→ **What is asked**
Present the following data again exactly as it is shown.

→ **Data lines**

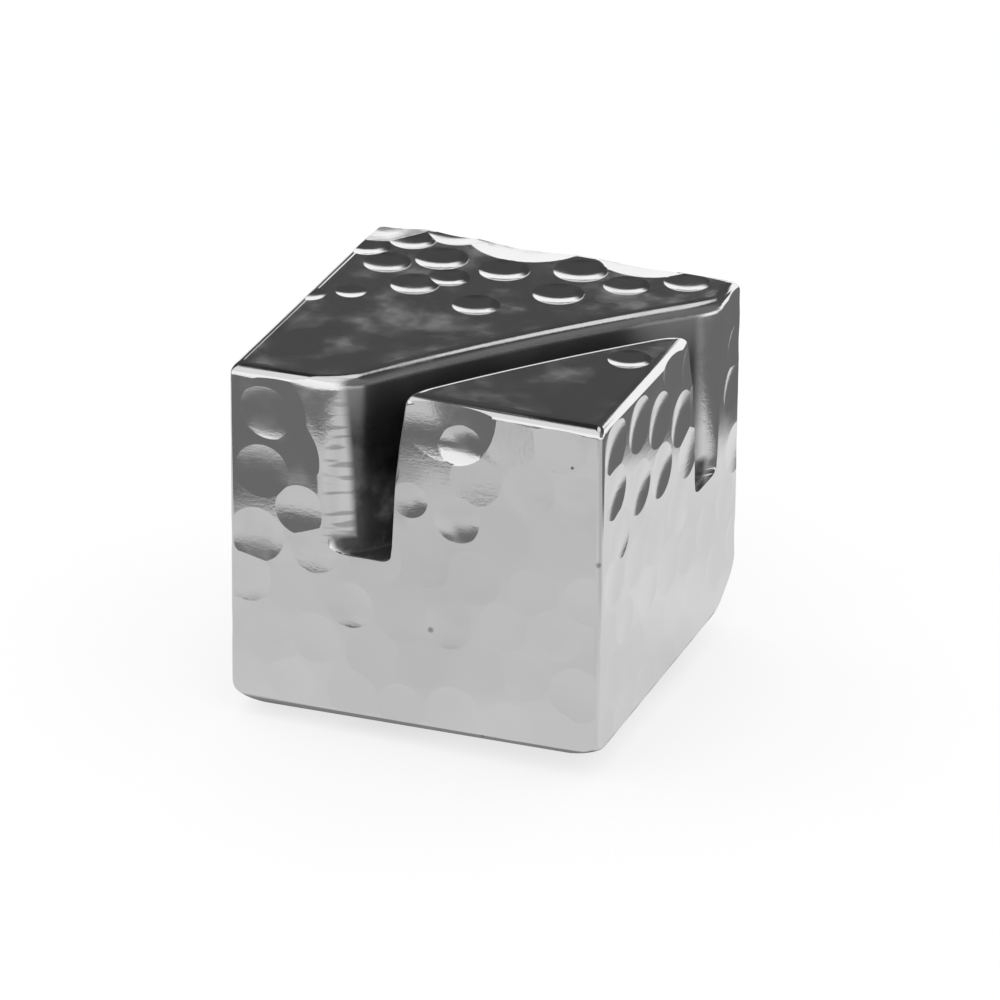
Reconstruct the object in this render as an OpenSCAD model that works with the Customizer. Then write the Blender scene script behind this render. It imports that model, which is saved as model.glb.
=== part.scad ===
// Place card holder: a cast and hammered metal block with a curved card slot, on a felt pad.
// Origin: centre of the footprint, on the surface it stands on. +Z up, front at -Y, +X to the right.

/* [Block] */
// Width of the block, left to right
block_w = 32.6; // [24:0.5:50]
// Depth of the block, front to back
block_d = 32; // [24:0.5:50]
// Height of the casting, from its ground base to its top
block_h = 31.2; // [24:0.2:45]
// Radius of the rounded edge around the top face
top_edge_r = 1; // [0.3:0.1:1.5]
// Radius of the four upright edges
upright_edge_r = 0.5; // [0.3:0.1:1.5]
// Radius of the rounded edge around the base
base_edge_r = 1.1; // [0.5:0.1:2]
// How far up the front corners the base is dressed round
front_corner_rise = 2; // [1.5:0.1:6]
// How far up the back corners the base is dressed round
back_corner_rise = 6; // [3:0.1:8]
// Plan radius of the front corners at the base
front_corner_r = 2.4; // [1.2:0.1:7]
// Plan radius of the back corners at the base
back_corner_r = 6; // [2:0.1:8]
// Rise of the crowned underside half a width away from its lowest point
base_crown = 0.75; // [0.2:0.05:1]
// How far to the left of the middle the underside is lowest
crown_left = 4.5; // [0:0.5:8]
// How far in front of the middle the underside is lowest
crown_front = 5; // [0:0.5:8]

/* [Card slot] */
// Where the slot's middle crosses the front face, from the left side
slot_front_x = 12.1; // [9:0.1:13.6]
// Where the slot's middle crosses the right face, from the front
slot_side_y = 24.2; // [20:0.1:25]
// Radius of the slot's bend in plan
slot_bend_r = 170; // [60:1:250]
// Depth of the slot from the top face
slot_depth = 15.4; // [8:0.1:18]
// Width of the slot at its floor
slot_floor_w = 2.9; // [2:0.1:3.6]
// Width of the slot at the top, below its dressed edges
slot_top_w = 4.1; // [3.8:0.1:5]
// Radius of the slot's dressed top edge on the large part
slot_dress_r = 1.2; // [0.6:0.1:1.8]
// Radius of the slot's dressed top edge on the small jaw
jaw_dress_r = 1; // [0.3:0.1:1.4]
// Radius of the corners along the slot's floor
slot_floor_r = 0.5; // [0.2:0.1:0.9]

/* [Slot mouths] */
// Plan radius of the front mouth's left edge
front_left_round = 2.4; // [0.5:0.1:3]
// Plan radius of the front mouth's right edge
front_right_round = 0.5; // [0.2:0.1:1.5]
// Plan radius of the right mouth's back edge
side_back_round = 0.6; // [0.2:0.1:1.5]
// Plan radius of the right mouth's front edge
side_front_round = 0.6; // [0.2:0.1:1.5]
// Extra width filed off the large part's front corner at the top
front_left_flare = 3.2; // [0:0.1:3.8]
// Extra width filed off the small jaw's front corner at the top
front_corner_flare = 1; // [0:0.1:2]
// Extra width filed off the small jaw's side corner at the top
side_corner_flare = 2.2; // [0:0.1:3.5]
// How far down from the top the filed corners reach
flare_reach = 8.5; // [3:0.5:12]
// How hollow the filed corners are, 1 for a straight slope
flare_bow = 1.6; // [1:0.1:3]
// How far each mouth's round runs into the block
mouth_run = 2.2; // [1:0.1:4]
// Height over which the mouths' rounds fade out at the slot's floor
mouth_fade_h = 2.5; // [1:0.1:5]

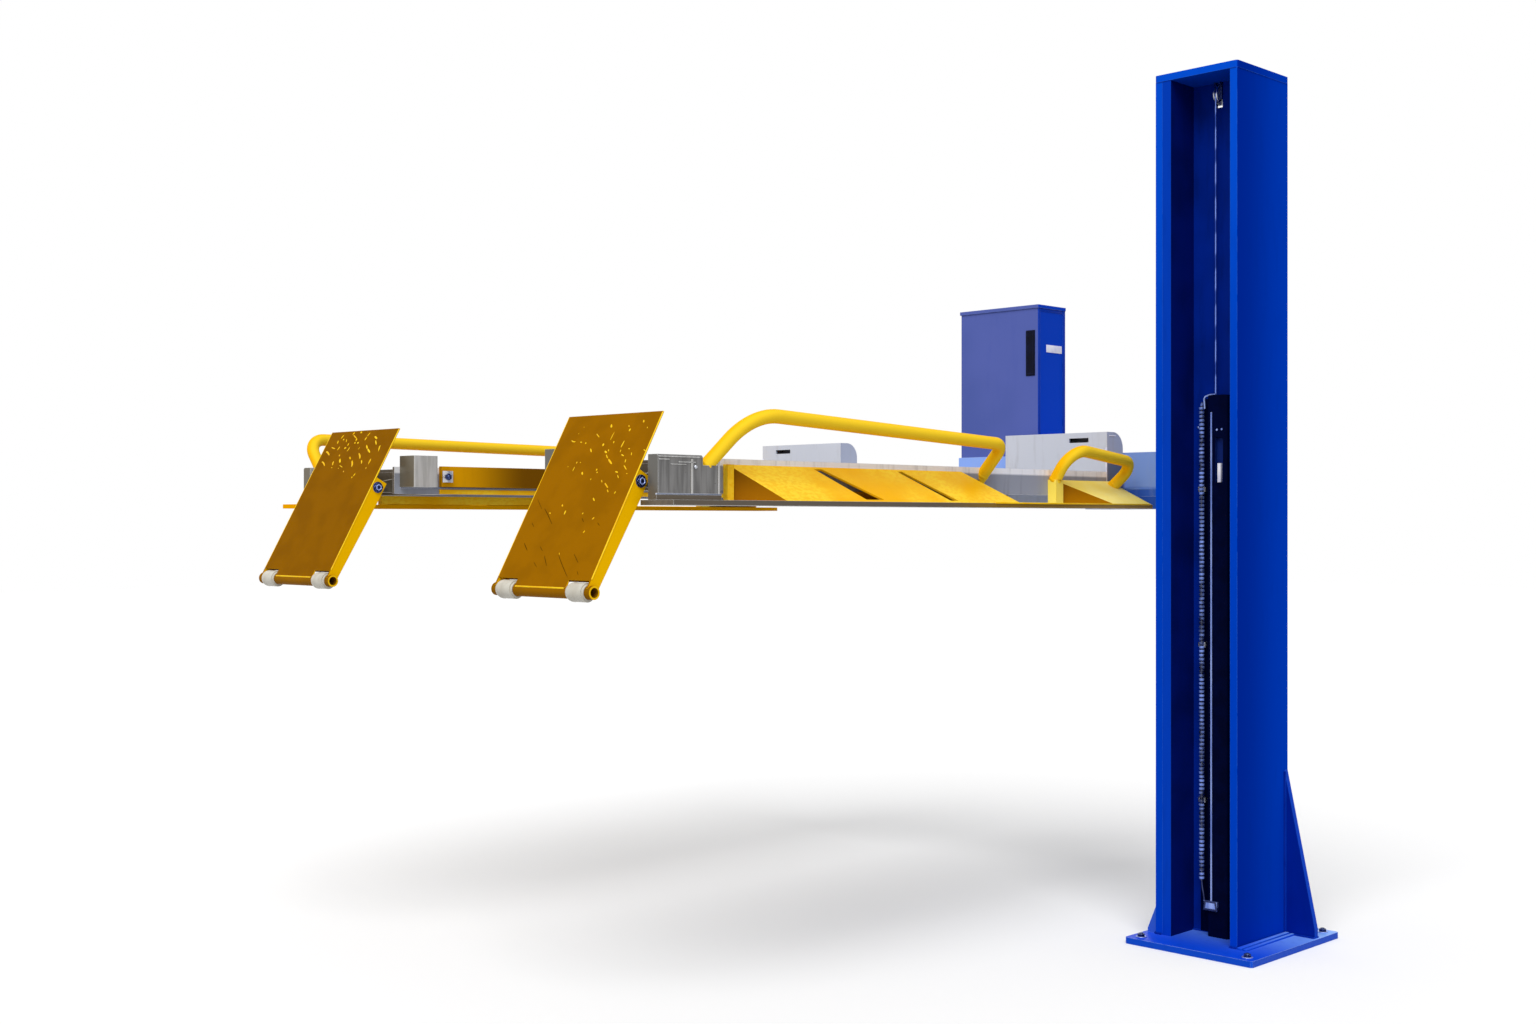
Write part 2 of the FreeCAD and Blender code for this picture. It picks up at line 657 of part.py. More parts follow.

→ **Problem solution**
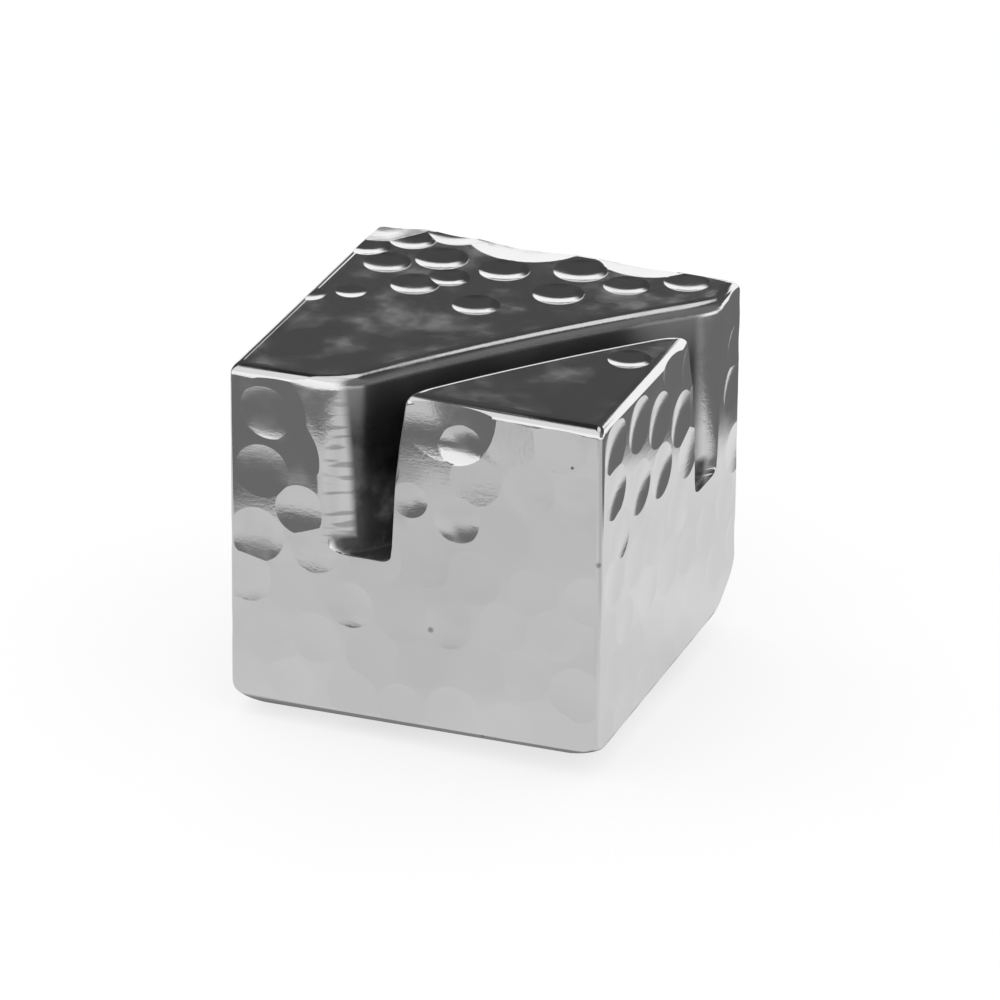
Reconstruct the object in this render as an OpenSCAD model that works with the Customizer. Then write the Blender scene script behind this render. It imports that model, which is saved as model.glb.
=== part.scad ===
// Place card holder: a cast and hammered metal block with a curved card slot, on a felt pad.
// Origin: centre of the footprint, on the surface it stands on. +Z up, front at -Y, +X to the right.

/* [Block] */
// Width of the block, left to right
block_w = 32.6; // [24:0.5:50]
// Depth of the block, front to back
block_d = 32; // [24:0.5:50]
// Height of the casting, from its ground base to its top
block_h = 31.2; // [24:0.2:45]
// Radius of the rounded edge around the top face
top_edge_r = 1; // [0.3:0.1:1.5]
// Radius of the four upright edges
upright_edge_r = 0.5; // [0.3:0.1:1.5]
// Radius of the rounded edge around the base
base_edge_r = 1.1; // [0.5:0.1:2]
// How far up the front corners the base is dressed round
front_corner_rise = 2; // [1.5:0.1:6]
// How far up the back corners the base is dressed round
back_corner_rise = 6; // [3:0.1:8]
// Plan radius of the front corners at the base
front_corner_r = 2.4; // [1.2:0.1:7]
// Plan radius of the back corners at the base
back_corner_r = 6; // [2:0.1:8]
// Rise of the crowned underside half a width away from its lowest point
base_crown = 0.75; // [0.2:0.05:1]
// How far to the left of the middle the underside is lowest
crown_left = 4.5; // [0:0.5:8]
// How far in front of the middle the underside is lowest
crown_front = 5; // [0:0.5:8]

/* [Card slot] */
// Where the slot's middle crosses the front face, from the left side
slot_front_x = 12.1; // [9:0.1:13.6]
// Where the slot's middle crosses the right face, from the front
slot_side_y = 24.2; // [20:0.1:25]
// Radius of the slot's bend in plan
slot_bend_r = 170; // [60:1:250]
// Depth of the slot from the top face
slot_depth = 15.4; // [8:0.1:18]
// Width of the slot at its floor
slot_floor_w = 2.9; // [2:0.1:3.6]
// Width of the slot at the top, below its dressed edges
slot_top_w = 4.1; // [3.8:0.1:5]
// Radius of the slot's dressed top edge on the large part
slot_dress_r = 1.2; // [0.6:0.1:1.8]
// Radius of the slot's dressed top edge on the small jaw
jaw_dress_r = 1; // [0.3:0.1:1.4]
// Radius of the corners along the slot's floor
slot_floor_r = 0.5; // [0.2:0.1:0.9]

/* [Slot mouths] */
// Plan radius of the front mouth's left edge
front_left_round = 2.4; // [0.5:0.1:3]
// Plan radius of the front mouth's right edge
front_right_round = 0.5; // [0.2:0.1:1.5]
// Plan radius of the right mouth's back edge
side_back_round = 0.6; // [0.2:0.1:1.5]
// Plan radius of the right mouth's front edge
side_front_round = 0.6; // [0.2:0.1:1.5]
// Extra width filed off the large part's front corner at the top
front_left_flare = 3.2; // [0:0.1:3.8]
// Extra width filed off the small jaw's front corner at the top
front_corner_flare = 1; // [0:0.1:2]
// Extra width filed off the small jaw's side corner at the top
side_corner_flare = 2.2; // [0:0.1:3.5]
// How far down from the top the filed corners reach
flare_reach = 8.5; // [3:0.5:12]
// How hollow the filed corners are, 1 for a straight slope
flare_bow = 1.6; // [1:0.1:3]
// How far each mouth's round runs into the block
mouth_run = 2.2; // [1:0.1:4]
// Height over which the mouths' rounds fade out at the slot's floor
mouth_fade_h = 2.5; // [1:0.1:5]

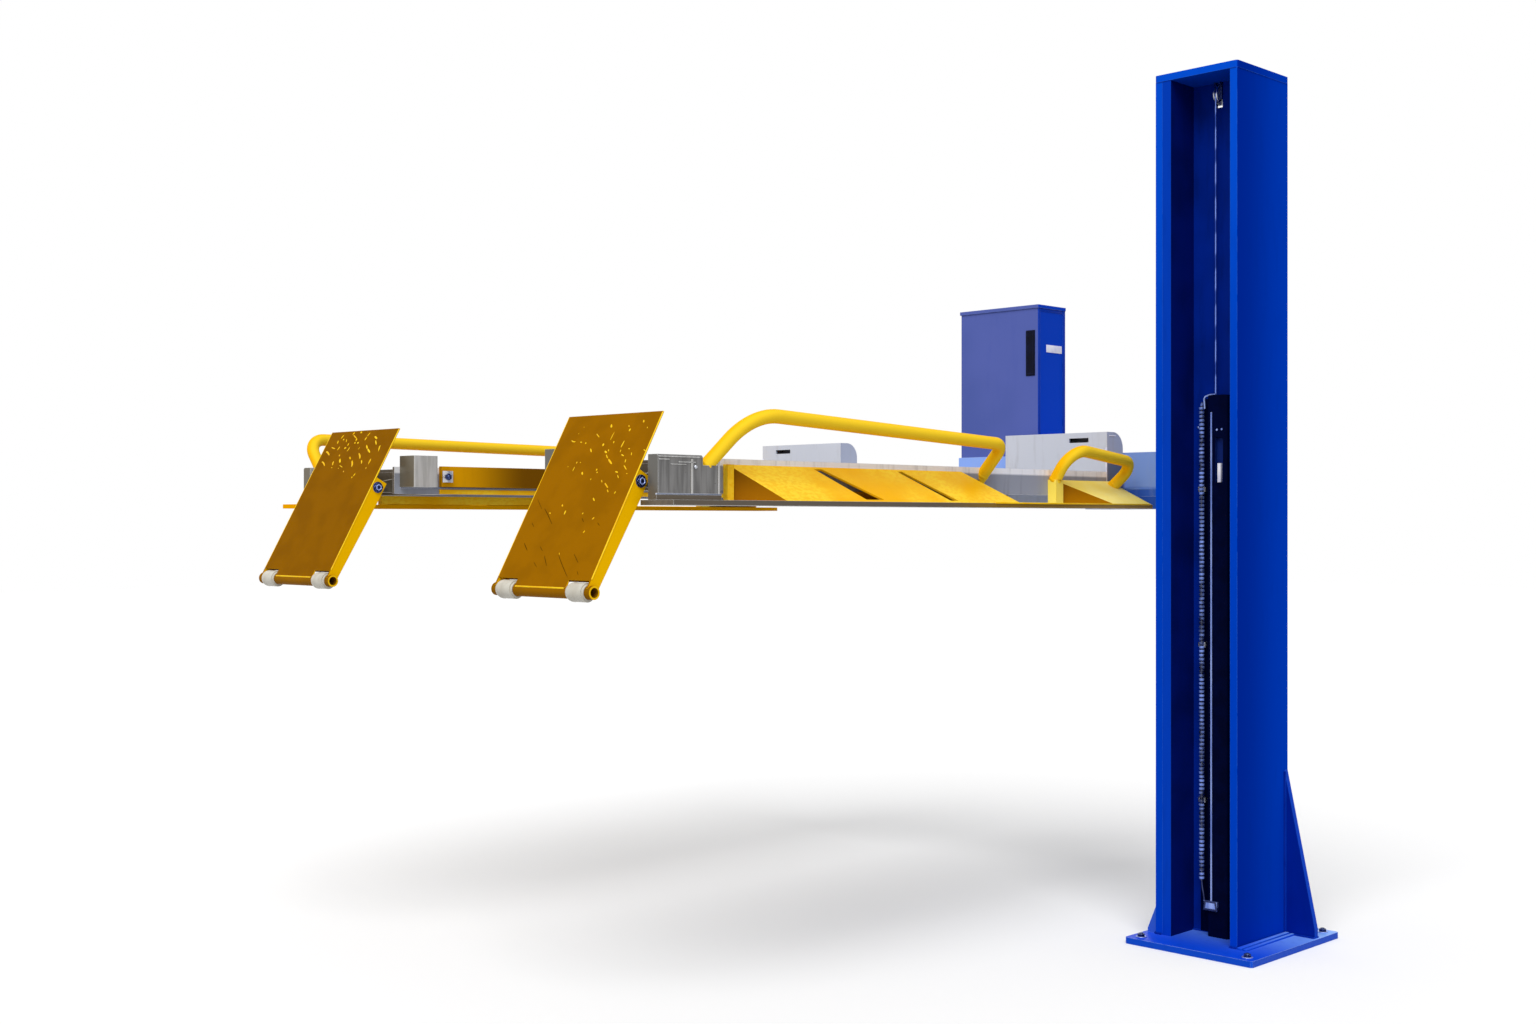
Write part 2 of the FreeCAD and Blender code for this picture. It picks up at line 657 of part.py. More parts follow.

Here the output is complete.